Are Japan and Switzerland havens for terrorists and drug lords? High-denomination bills are in high demand in both places, a trend that some politicians claim is a sign of nefarious behavior. Yet the two countries boast some of the lowest crime rates in the world. The cash hoarders are ordinary citizens responding rationally to monetary policy.

The Swiss National Bank introduced negative interest rates in December 2014. The aim was to drive money out of banks and into the economy, but that only works to the extent that savers find attractive places to spend or invest their money.  With economic growth an anemic 1%, many Swiss withdrew cash from the bank and stashed it at home or in safe-deposit boxes. High-denomination notes are naturally preferred for this purpose, so circulation of 1,000-franc notes (worth about $1,010) rose 17% last year. They now account for 60% of all bills in circulation and are worth almost as much as Serbia’s GDP.

Japan, where banks pay infinitesimally low interest on deposits, is a similar story. Demand for the highest-denomination 10,000-yen notes rose 6.2% last year, the largest jump since 2002. But 10,000-yen notes are worth only about $88, so hiding places fill up fast. That explains why Japanese went on a safe-buying spree last month after the Bank of Japan announced negative interest rates on some reserves. Stores reported that sales of safes rose as much as 250%, and shares of safe-maker Secom spiked 5.3% in one week.  Cash hoarding is another lesson in the limits of monetary stimulus. Economies stuck in deflation need lower taxes, liberalized labor laws, freer competition and other reforms to promote faster growth. But Keynesian economists and central bankers prefer pump-priming, so they rail instead against cash.

Which is where the fear-mongering about terrorists and gunslingers comes in. “In certain circles the 500 euro note is known as the ‘ Bin Laden,’” former U.S. Treasury Secretary Larry Summers wrote last month in calling for a global ban on notes worth more than $50 or $100. He noted interest from European Central Bank PresidentMario Draghi and said that “if Europe moved, pressure could likely be brought on others, notably Switzerland.”
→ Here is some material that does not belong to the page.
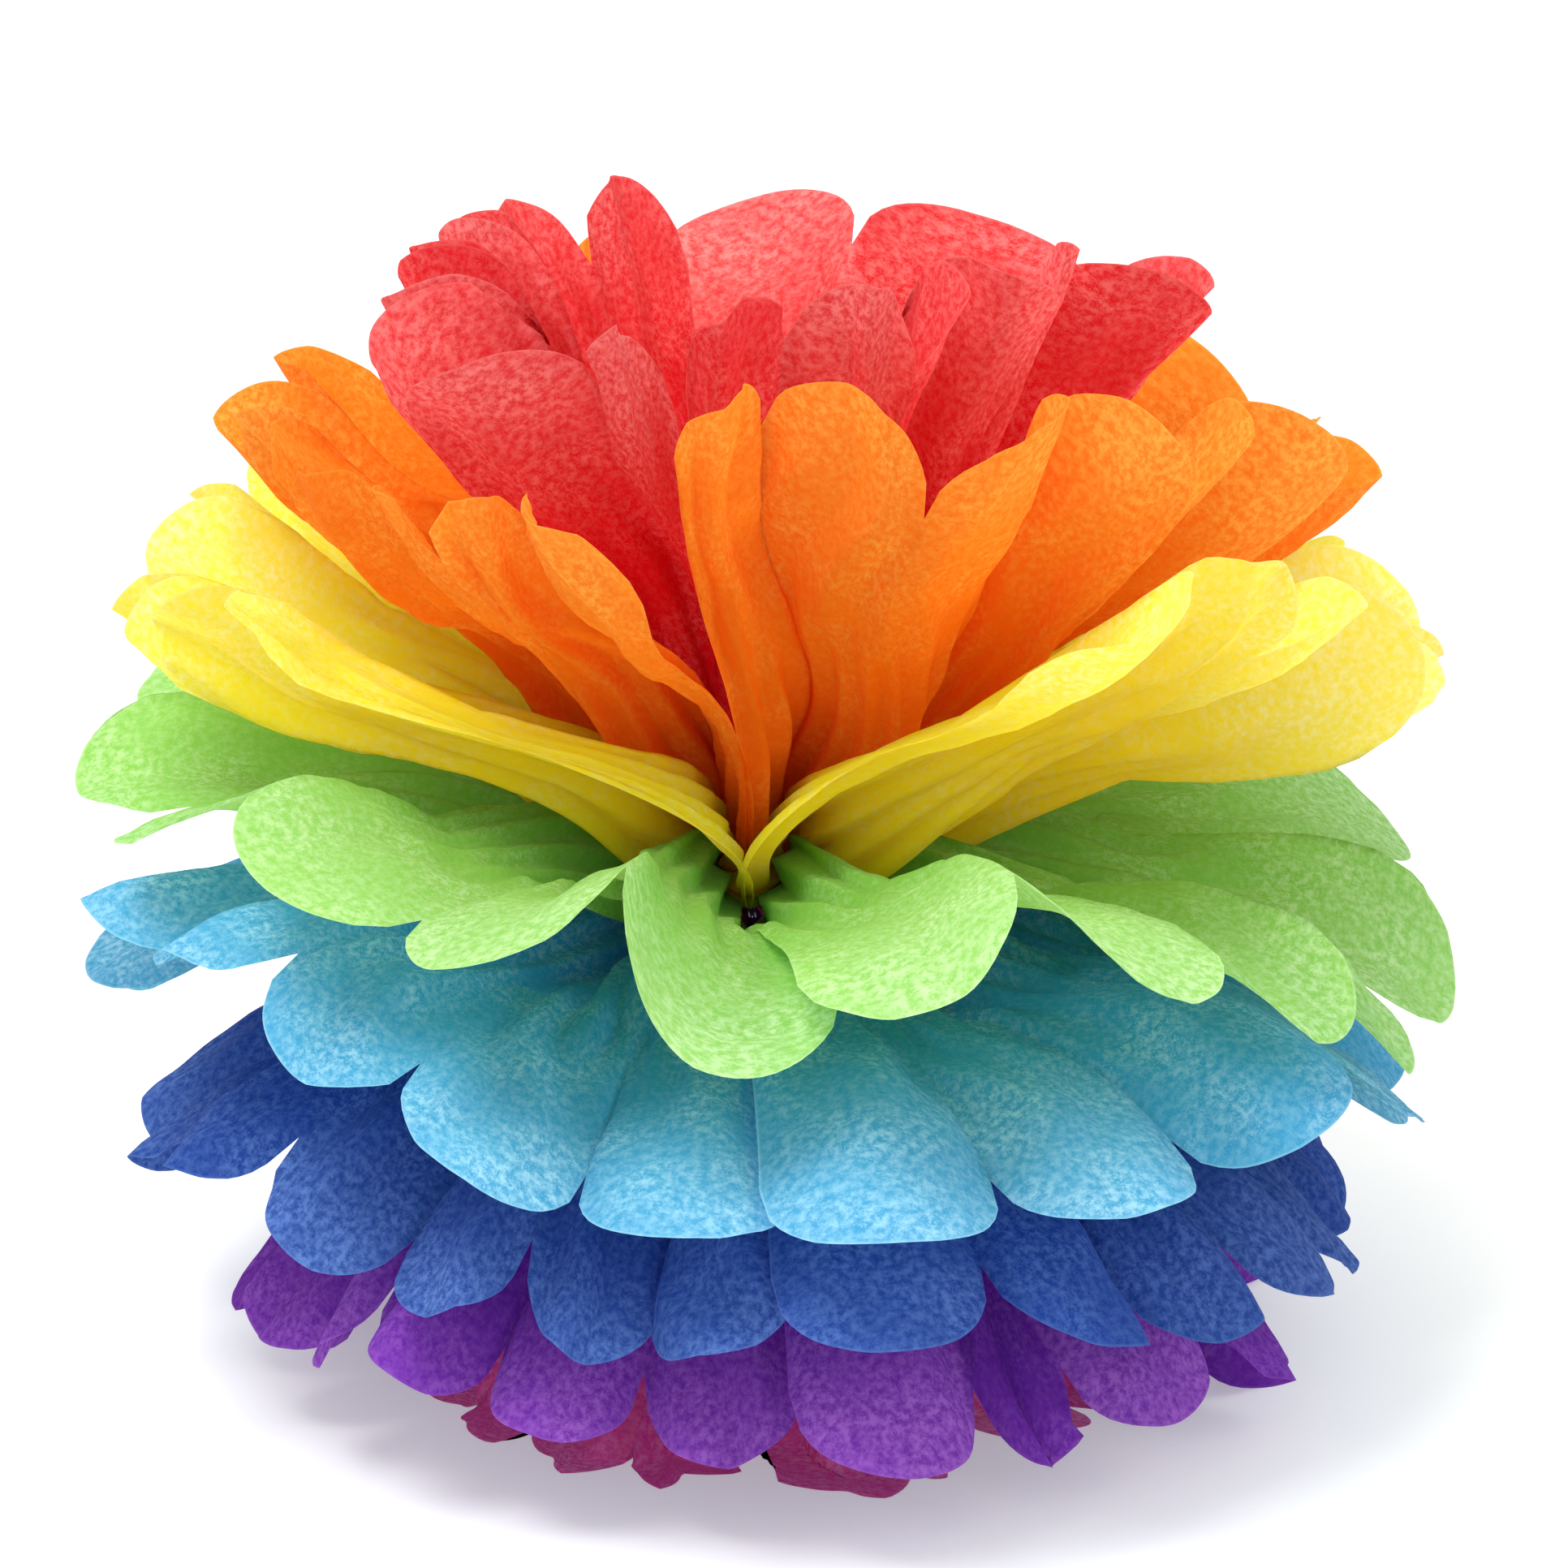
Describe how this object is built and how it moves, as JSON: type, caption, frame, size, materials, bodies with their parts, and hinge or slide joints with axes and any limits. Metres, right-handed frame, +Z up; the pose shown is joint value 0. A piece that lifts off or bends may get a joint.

Fellow Harvard economist Kenneth Rogoff wants to retire cash altogether, primarily because “a significant fraction, particularly of large-denomination notes, appears to be used to facilitate tax evasion and illegal activity.” But he doesn’t hide the additional monetary-policy motive: “Getting rid of physical currency and replacing it with electronic money,” he wrote in 2014, would allow central bankers to set negative interest rates without people “bailing out into cash.”

The current hoarding in Switzerland and Japan thus underscores one of many ways in which cash is a basic tool of economic liberty: It lets people shield themselves from monetary policies that would force their savings into weak economies that can’t attract sufficient spending or investment on their own. These economies need reforms that boost incentives to work and invest, not negative interest rates and cash limits that raid the bank accounts of law-abiding citizens.